• TASK DESCRIPTION
Produce the listing below again, exactly as shown.

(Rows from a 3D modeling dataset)
## Begin

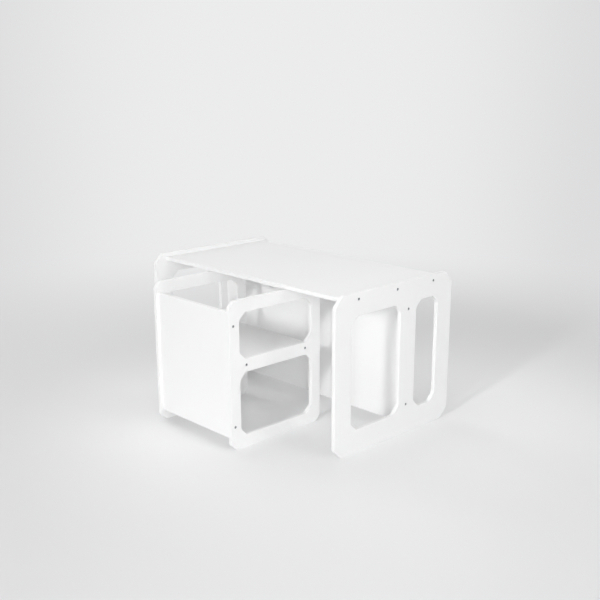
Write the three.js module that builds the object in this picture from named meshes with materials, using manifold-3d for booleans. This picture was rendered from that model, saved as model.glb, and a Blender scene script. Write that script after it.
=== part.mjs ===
// A low table for small children with a loose cube chair pushed half way under it.
// Both are made of flat painted boards that butt together and are held by countersunk screws.
// Millimetres, +Z up, +X along the table, the chair's back towards -Y. The origin lies on the floor
// below the middle of the whole set.

import * as THREE from 'three';
import { mergeVertices } from 'three/addons/utils/BufferGeometryUtils.js';
import Module from 'manifold-3d';

const wasm = await Module();
wasm.setup();

// Driving sizes of the boards
const boardThickness = 12;
const arrisRadius = 1;

// Driving sizes of the table
const tableLength = 820;
const tableDepth = 500;
const topSurfaceHeight = 452;
const panelRise = 12.5;
const topFrontSetback = 43;
const topRearSetback = 32;

// Driving sizes of the table's side panels
const panelMargin = 65;
const panelBottomRail = 70;
const panelPostWidth = 69;
const narrowOpeningWidth = 98.5;
const panelCorner = 30;
const panelOpeningCorner = 22;
const panelCornerBlend = 8;

// Driving sizes of the table's centre panel
const centrePanelLift = 30;

// Driving sizes of the chair
const chairWidth = 350;
const chairDepth = 350;
const chairHeadroom = 5;
const frameMargin = 36.5;
const frameBottomRail = 37;
const crossbarHeight = 38.5;
const crossbarRise = 12;
const frameCorner = 18;
const frameOpeningCorner = 21;
const frameCornerBlend = 6;
const backRecess = 9;
const backEndGap = 32.5;
const seatFrontSetback = 29;
const seatSurfaceHeight = 251;

// Where the chair stands
const chairLeftSpace = 221;
const chairReach = 157;

// Driving sizes of the screws and their insets
const screwHeadDiameter = 7.6;
const screwHeadRim = 0.6;
const screwShankDiameter = 5;
const screwLength = 50;
const screwTip = 2;
const socketAcross = 4;
const socketDepth = 3;
const screwSink = 0.2;
const topFrontScrewInset = 48;
const topRearScrewInset = 56.5;
const centreScrewInset = 60;
const backScrewInset = 37.5;
const seatRearScrewInset = 39;
const seatFrontScrewInset = 33;

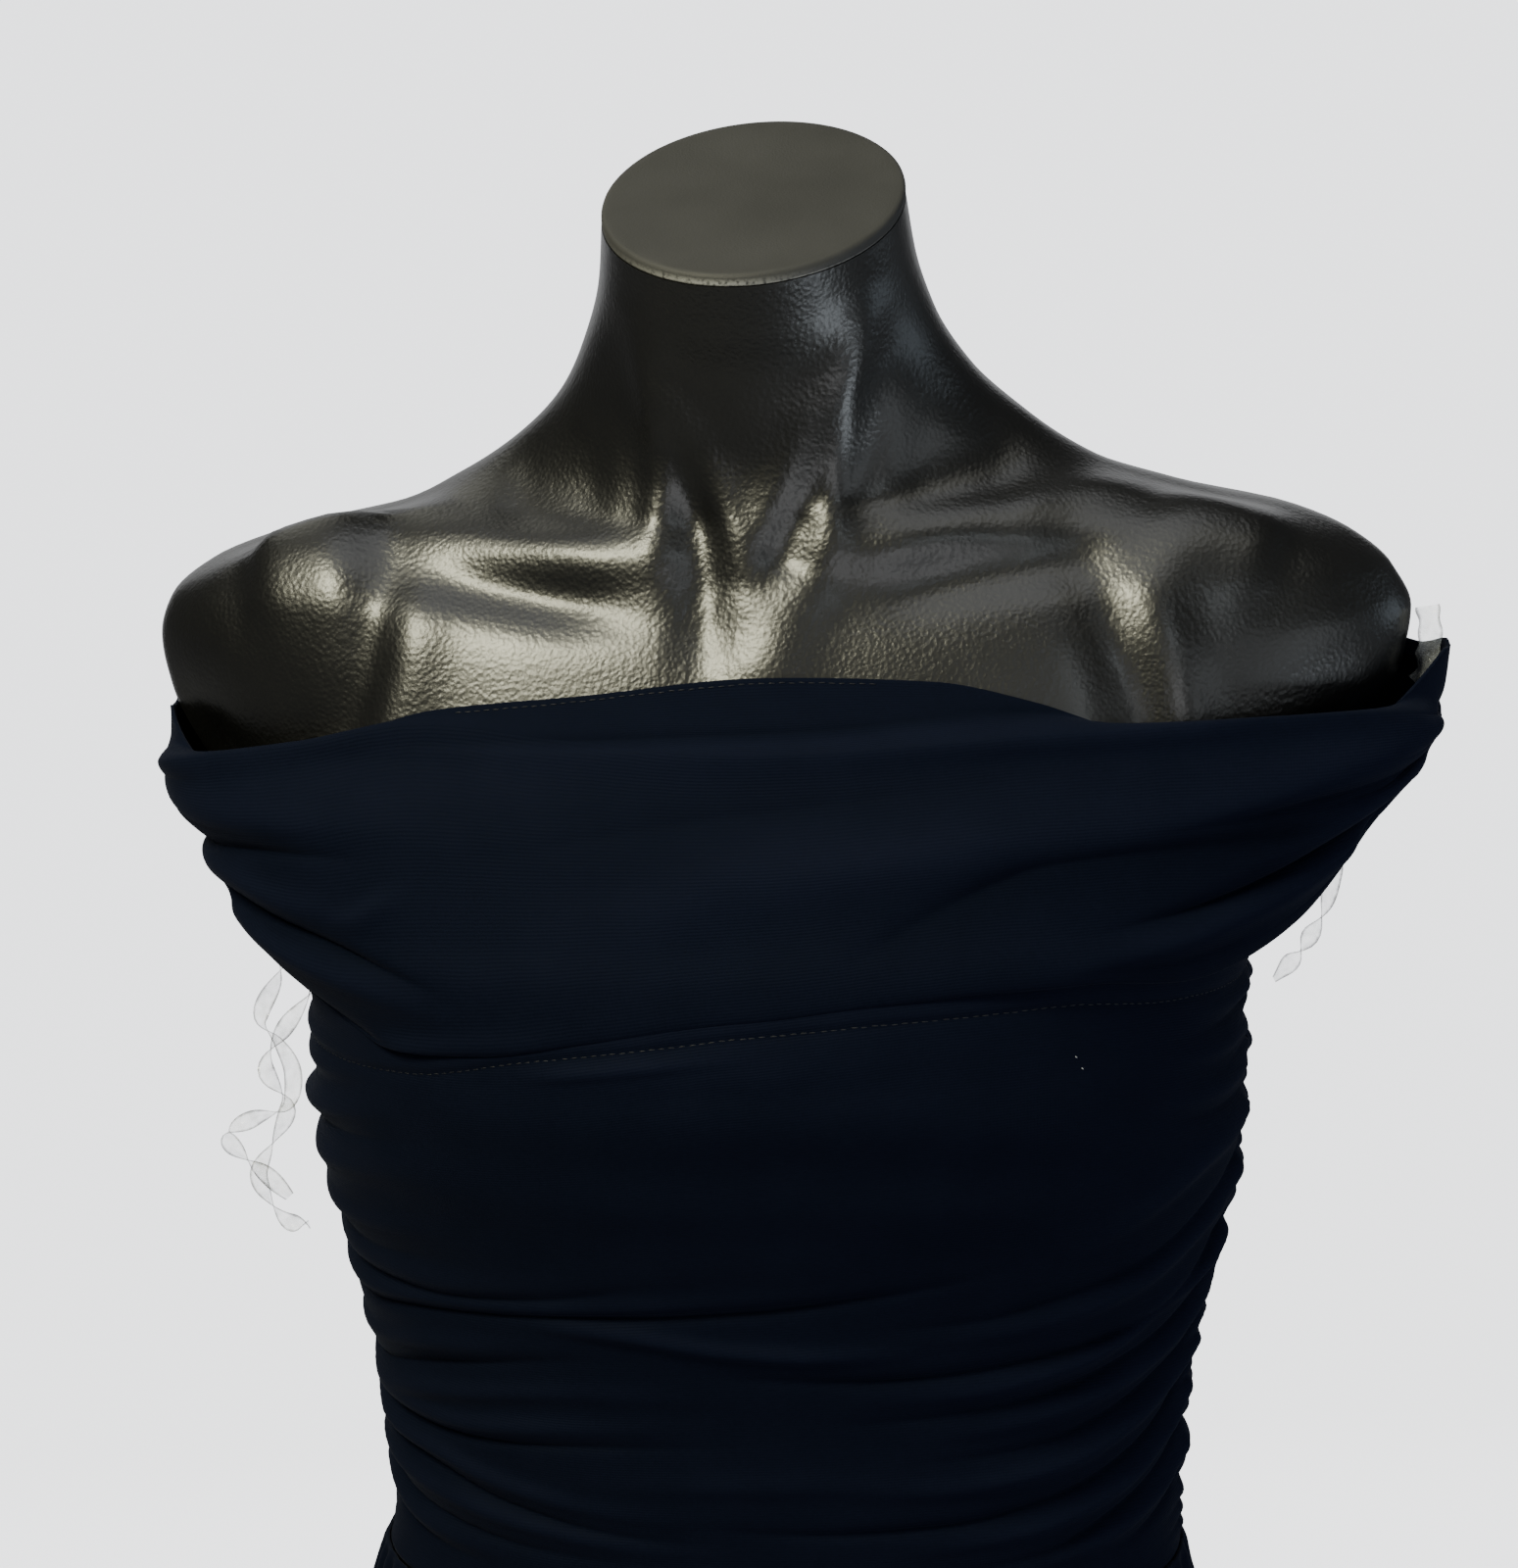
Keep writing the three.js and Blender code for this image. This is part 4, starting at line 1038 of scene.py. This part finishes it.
class DRESS_OT_band(bpy.types.Operator):
    """Drapes the band round the chest, back and shoulder ends"""

    bl_idname = "dress.band"
    bl_label = "Band"

    def execute(self, context):
        gathered_pair(
            (
                ("band_front_cloth", "band_front", 290, 160, (0.48, 0.15), (0.5, 0.125),
                 FRONT_EDGES, BAND_FRONT_FOLDS, FRONT),
                ("band_back_cloth", "band_back", 220, 120, (0.46, 0.125), (0.48, 0.115),
                 BACK_EDGES, BAND_BACK_FOLDS, BACK),
            ),
            band_points,
        )
        return {"FINISHED"}


class DRESS_OT_bodice(bpy.types.Operator):
    """Gathers the bodice panels into the side seams"""

    bl_idname = "dress.bodice"
    bl_label = "Bodice"

    def execute(self, context):
        gathered_pair(
            (
                ("bodice_front_cloth", "bodice_front", 250, 190, (0.42, 0.33), (0.42, 0.26),
                 FRONT_EDGES, BODICE_FRONT_FOLDS, FRONT),
                ("bodice_back_cloth", "bodice_back", 210, 170, (0.40, 0.33), (0.40, 0.26),
                 BACK_EDGES, BODICE_BACK_FOLDS, BACK),
            ),
            bodice_points,
        )
        return {"FINISHED"}


class DRESS_OT_skirt(bpy.types.Operator):
    """Hangs the flared skirt from the waist seam"""

    bl_idname = "dress.skirt"
    bl_label = "Skirt"

    def execute(self, context):
        panels = (("skirt_front_cloth", "skirt_front", FRONT), ("skirt_back_cloth", "skirt_back", BACK))
        for name, node, turn in panels:
            panel = cloth_panel(name, 200, 110, (0.72, 0.5), lambda share, up: skirt_points(share, up, turn))
            finish_piece(panel, cloth_material(), "dress_cloth", node)
        return {"FINISHED"}


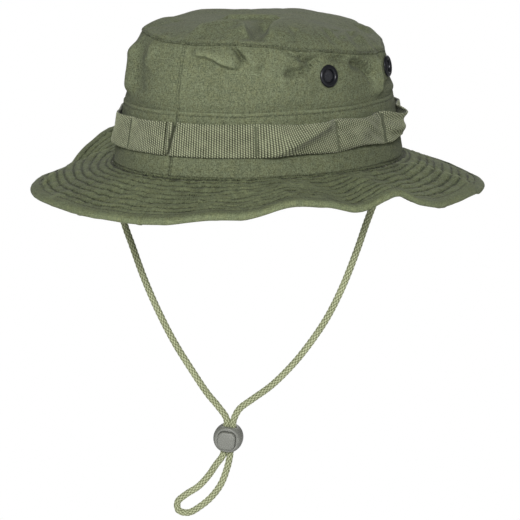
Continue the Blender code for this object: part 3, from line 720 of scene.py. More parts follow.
def grid_quads(rows, cols, wrap, start=0):
    """Faces of a grid of points, closed from its last row to its first where it wraps."""
    i, j = np.meshgrid(np.arange(rows if wrap else rows - 1), np.arange(cols - 1), indexing="ij")
    this, after = i * cols + j, (i + 1) % rows * cols + j
    return np.stack([this, after, after + 1, this + 1], -1).reshape(-1, 4) + start


def full_turn(steps):
    """Angles of so many even steps round a circle, in radians."""
    return np.linspace(0, 2 * np.pi, steps, endpoint=False)


def side_quads(rings, around, closed=False):
    """Faces between rings of points, and from the last ring to the first where closed."""
    i, j = np.meshgrid(np.arange(rings if closed else rings - 1), np.arange(around), indexing="ij")
    k, after = (j + 1) % around, (i + 1) % rings
    corners = [i * around + j, i * around + k, after * around + k, after * around + j]
    return np.stack(corners, -1).reshape(-1, 4)


def sheet(name, points, thick, weave, paint, wrap=False, flip=1):
    """A closed thin sheet: the points are its shown face, and it is so thick behind it."""
    rows, cols = points.shape[:2]
    if wrap:
        along = np.roll(points, -1, 0) - np.roll(points, 1, 0)
    else:
        along = np.gradient(points, axis=0)
    normal = unit(flip * np.cross(along, np.gradient(points, axis=1)))
    back = points - normal * np.broadcast_to(thick, (rows, cols))[..., None]
    count = rows * cols
    front_faces = grid_quads(rows, cols, wrap)
    back_faces = grid_quads(rows, cols, wrap, count)[:, ::-1]
    i = np.arange(rows if wrap else rows - 1)
    edges = []
    for j, way in ((0, 1), (cols - 1, -1)):
        this, after = i * cols + j, (i + 1) % rows * cols + j
        edges.append(np.stack([after, this, this + count, after + count], -1)[:, ::way])
    if not wrap:
        j = np.arange(cols - 1)
        for row, way in ((0, 1), (rows - 1, -1)):
            this = row * cols + j
            edges.append(np.stack([this, this + 1, this + 1 + count, this + count], -1)[:, ::way])
    quads = np.concatenate([front_faces, back_faces, *edges])
    if flip < 0:
        quads = quads[:, ::-1]
    weave = np.broadcast_to(weave, points.shape).reshape(-1, 3)
    return mesh_piece(name, np.concatenate([points.reshape(-1, 3), back.reshape(-1, 3)]), quads, paint,
                      np.concatenate([weave, weave]))


# One stitch: where its rings stand along it, their sizes and their heights, and the points of a ring
STITCH_SHARES = np.array([0.0, 0.14, 0.5, 0.86, 1.0])
STITCH_SIZES = np.array([0.35, 0.85, 1.0, 0.85, 0.35])
STITCH_HEIGHTS = np.array([-0.9, 0.1, 0.5, 0.1, -0.9])
STITCH_AROUND = 6
STITCH_CAPS = np.array([[0, 5, 4, 3], [0, 3, 2, 1], [24, 25, 26, 27], [24, 27, 28, 29]])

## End

• WRITTEN SOLUTION
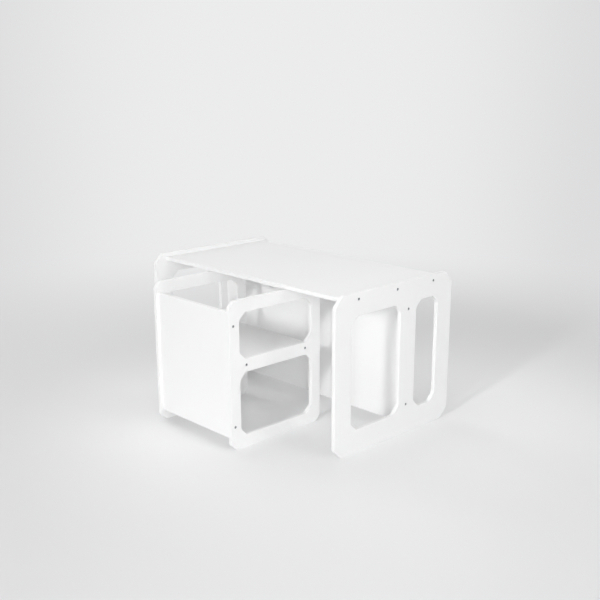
Write the three.js module that builds the object in this picture from named meshes with materials, using manifold-3d for booleans. This picture was rendered from that model, saved as model.glb, and a Blender scene script. Write that script after it.
=== part.mjs ===
// A low table for small children with a loose cube chair pushed half way under it.
// Both are made of flat painted boards that butt together and are held by countersunk screws.
// Millimetres, +Z up, +X along the table, the chair's back towards -Y. The origin lies on the floor
// below the middle of the whole set.

import * as THREE from 'three';
import { mergeVertices } from 'three/addons/utils/BufferGeometryUtils.js';
import Module from 'manifold-3d';

const wasm = await Module();
wasm.setup();

// Driving sizes of the boards
const boardThickness = 12;
const arrisRadius = 1;

// Driving sizes of the table
const tableLength = 820;
const tableDepth = 500;
const topSurfaceHeight = 452;
const panelRise = 12.5;
const topFrontSetback = 43;
const topRearSetback = 32;

// Driving sizes of the table's side panels
const panelMargin = 65;
const panelBottomRail = 70;
const panelPostWidth = 69;
const narrowOpeningWidth = 98.5;
const panelCorner = 30;
const panelOpeningCorner = 22;
const panelCornerBlend = 8;

// Driving sizes of the table's centre panel
const centrePanelLift = 30;

// Driving sizes of the chair
const chairWidth = 350;
const chairDepth = 350;
const chairHeadroom = 5;
const frameMargin = 36.5;
const frameBottomRail = 37;
const crossbarHeight = 38.5;
const crossbarRise = 12;
const frameCorner = 18;
const frameOpeningCorner = 21;
const frameCornerBlend = 6;
const backRecess = 9;
const backEndGap = 32.5;
const seatFrontSetback = 29;
const seatSurfaceHeight = 251;

// Where the chair stands
const chairLeftSpace = 221;
const chairReach = 157;

// Driving sizes of the screws and their insets
const screwHeadDiameter = 7.6;
const screwHeadRim = 0.6;
const screwShankDiameter = 5;
const screwLength = 50;
const screwTip = 2;
const socketAcross = 4;
const socketDepth = 3;
const screwSink = 0.2;
const topFrontScrewInset = 48;
const topRearScrewInset = 56.5;
const centreScrewInset = 60;
const backScrewInset = 37.5;
const seatRearScrewInset = 39;
const seatFrontScrewInset = 33;

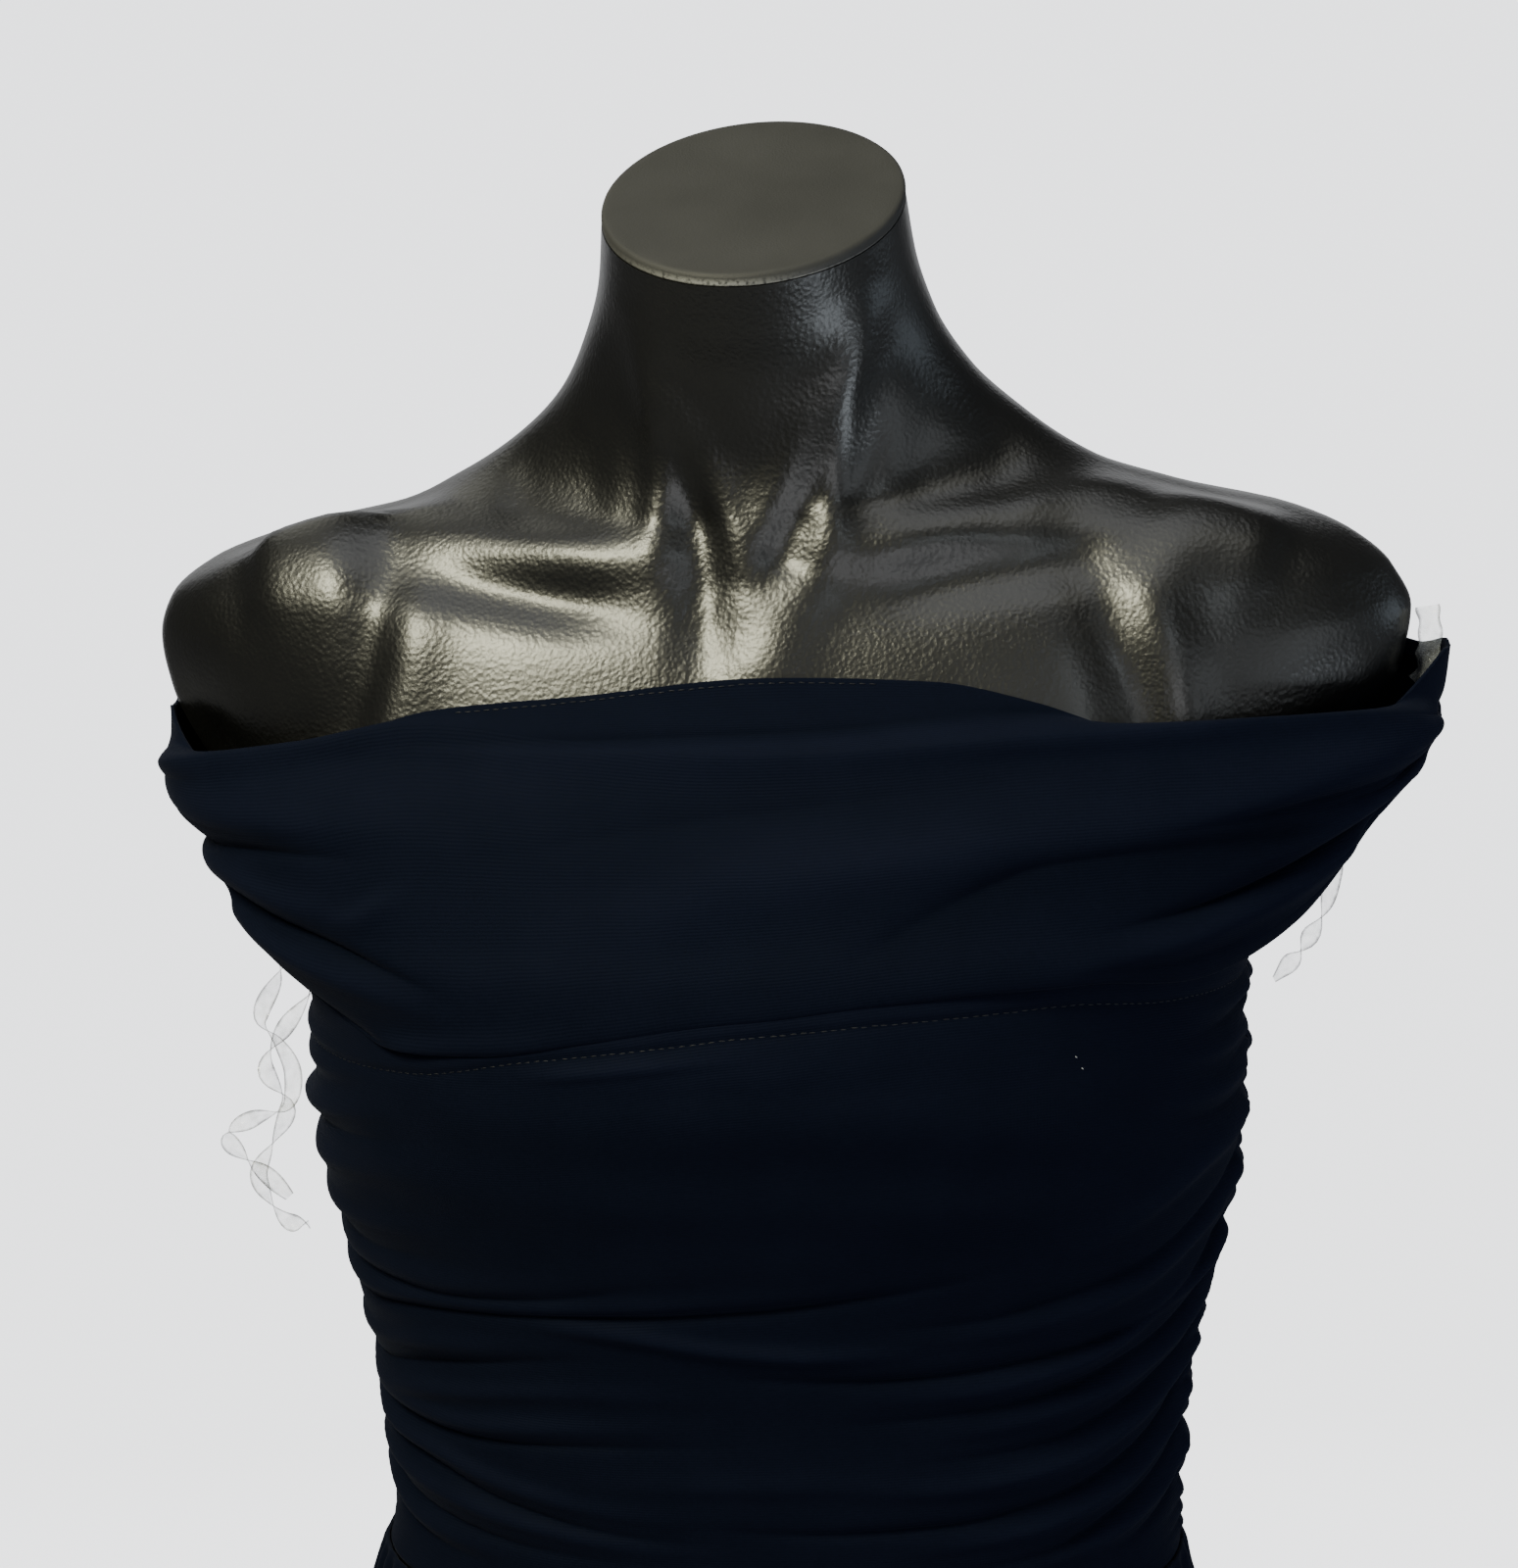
Keep writing the three.js and Blender code for this image. This is part 4, starting at line 1038 of scene.py. This part finishes it.
class DRESS_OT_band(bpy.types.Operator):
    """Drapes the band round the chest, back and shoulder ends"""

    bl_idname = "dress.band"
    bl_label = "Band"

    def execute(self, context):
        gathered_pair(
            (
                ("band_front_cloth", "band_front", 290, 160, (0.48, 0.15), (0.5, 0.125),
                 FRONT_EDGES, BAND_FRONT_FOLDS, FRONT),
                ("band_back_cloth", "band_back", 220, 120, (0.46, 0.125), (0.48, 0.115),
                 BACK_EDGES, BAND_BACK_FOLDS, BACK),
            ),
            band_points,
        )
        return {"FINISHED"}


class DRESS_OT_bodice(bpy.types.Operator):
    """Gathers the bodice panels into the side seams"""

    bl_idname = "dress.bodice"
    bl_label = "Bodice"

    def execute(self, context):
        gathered_pair(
            (
                ("bodice_front_cloth", "bodice_front", 250, 190, (0.42, 0.33), (0.42, 0.26),
                 FRONT_EDGES, BODICE_FRONT_FOLDS, FRONT),
                ("bodice_back_cloth", "bodice_back", 210, 170, (0.40, 0.33), (0.40, 0.26),
                 BACK_EDGES, BODICE_BACK_FOLDS, BACK),
            ),
            bodice_points,
        )
        return {"FINISHED"}


class DRESS_OT_skirt(bpy.types.Operator):
    """Hangs the flared skirt from the waist seam"""

    bl_idname = "dress.skirt"
    bl_label = "Skirt"

    def execute(self, context):
        panels = (("skirt_front_cloth", "skirt_front", FRONT), ("skirt_back_cloth", "skirt_back", BACK))
        for name, node, turn in panels:
            panel = cloth_panel(name, 200, 110, (0.72, 0.5), lambda share, up: skirt_points(share, up, turn))
            finish_piece(panel, cloth_material(), "dress_cloth", node)
        return {"FINISHED"}


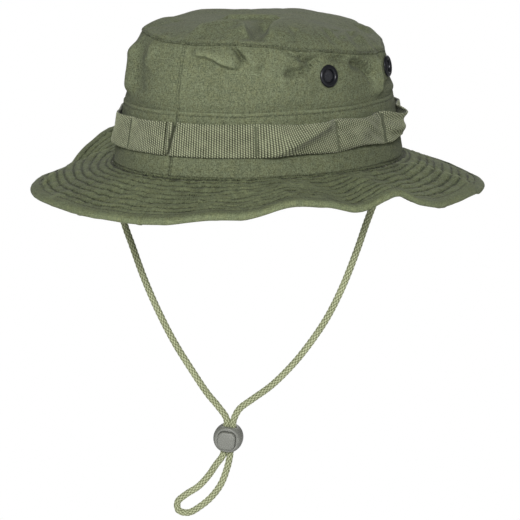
Continue the Blender code for this object: part 3, from line 720 of scene.py. More parts follow.
def grid_quads(rows, cols, wrap, start=0):
    """Faces of a grid of points, closed from its last row to its first where it wraps."""
    i, j = np.meshgrid(np.arange(rows if wrap else rows - 1), np.arange(cols - 1), indexing="ij")
    this, after = i * cols + j, (i + 1) % rows * cols + j
    return np.stack([this, after, after + 1, this + 1], -1).reshape(-1, 4) + start


def full_turn(steps):
    """Angles of so many even steps round a circle, in radians."""
    return np.linspace(0, 2 * np.pi, steps, endpoint=False)


def side_quads(rings, around, closed=False):
    """Faces between rings of points, and from the last ring to the first where closed."""
    i, j = np.meshgrid(np.arange(rings if closed else rings - 1), np.arange(around), indexing="ij")
    k, after = (j + 1) % around, (i + 1) % rings
    corners = [i * around + j, i * around + k, after * around + k, after * around + j]
    return np.stack(corners, -1).reshape(-1, 4)


def sheet(name, points, thick, weave, paint, wrap=False, flip=1):
    """A closed thin sheet: the points are its shown face, and it is so thick behind it."""
    rows, cols = points.shape[:2]
    if wrap:
        along = np.roll(points, -1, 0) - np.roll(points, 1, 0)
    else:
        along = np.gradient(points, axis=0)
    normal = unit(flip * np.cross(along, np.gradient(points, axis=1)))
    back = points - normal * np.broadcast_to(thick, (rows, cols))[..., None]
    count = rows * cols
    front_faces = grid_quads(rows, cols, wrap)
    back_faces = grid_quads(rows, cols, wrap, count)[:, ::-1]
    i = np.arange(rows if wrap else rows - 1)
    edges = []
    for j, way in ((0, 1), (cols - 1, -1)):
        this, after = i * cols + j, (i + 1) % rows * cols + j
        edges.append(np.stack([after, this, this + count, after + count], -1)[:, ::way])
    if not wrap:
        j = np.arange(cols - 1)
        for row, way in ((0, 1), (rows - 1, -1)):
            this = row * cols + j
            edges.append(np.stack([this, this + 1, this + 1 + count, this + count], -1)[:, ::way])
    quads = np.concatenate([front_faces, back_faces, *edges])
    if flip < 0:
        quads = quads[:, ::-1]
    weave = np.broadcast_to(weave, points.shape).reshape(-1, 3)
    return mesh_piece(name, np.concatenate([points.reshape(-1, 3), back.reshape(-1, 3)]), quads, paint,
                      np.concatenate([weave, weave]))


# One stitch: where its rings stand along it, their sizes and their heights, and the points of a ring
STITCH_SHARES = np.array([0.0, 0.14, 0.5, 0.86, 1.0])
STITCH_SIZES = np.array([0.35, 0.85, 1.0, 0.85, 0.35])
STITCH_HEIGHTS = np.array([-0.9, 0.1, 0.5, 0.1, -0.9])
STITCH_AROUND = 6
STITCH_CAPS = np.array([[0, 5, 4, 3], [0, 3, 2, 1], [24, 25, 26, 27], [24, 27, 28, 29]])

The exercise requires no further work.